## START

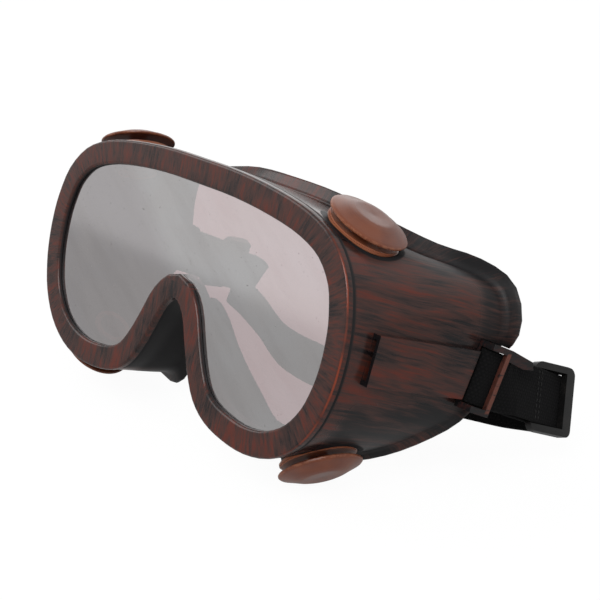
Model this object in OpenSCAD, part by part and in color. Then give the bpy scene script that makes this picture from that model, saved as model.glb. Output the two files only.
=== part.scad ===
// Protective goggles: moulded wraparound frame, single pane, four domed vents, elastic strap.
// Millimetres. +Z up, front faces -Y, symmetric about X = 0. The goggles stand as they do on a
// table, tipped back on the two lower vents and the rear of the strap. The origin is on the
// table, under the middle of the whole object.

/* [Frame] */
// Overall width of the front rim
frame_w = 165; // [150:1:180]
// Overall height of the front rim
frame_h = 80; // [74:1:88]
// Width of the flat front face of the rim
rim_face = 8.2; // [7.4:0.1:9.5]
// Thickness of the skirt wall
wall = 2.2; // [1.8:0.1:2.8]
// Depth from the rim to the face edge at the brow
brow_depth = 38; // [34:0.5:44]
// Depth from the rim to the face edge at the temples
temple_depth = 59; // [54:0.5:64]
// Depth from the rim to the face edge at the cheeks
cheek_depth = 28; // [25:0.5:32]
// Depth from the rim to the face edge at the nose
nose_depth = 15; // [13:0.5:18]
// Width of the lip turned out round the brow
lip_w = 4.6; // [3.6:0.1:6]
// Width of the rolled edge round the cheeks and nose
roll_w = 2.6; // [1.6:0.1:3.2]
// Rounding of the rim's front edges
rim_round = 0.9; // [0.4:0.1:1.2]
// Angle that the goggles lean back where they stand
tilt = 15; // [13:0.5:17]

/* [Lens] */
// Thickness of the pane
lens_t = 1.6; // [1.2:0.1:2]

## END

Look through the data above. Each line containing the word "object" needs to be copied.

▶ [TASK RESPONSE]:
Model this object in OpenSCAD, part by part and in color. Then give the bpy scene script that makes this picture from that model, saved as model.glb. Output the two files only.
// table, under the middle of the whole object.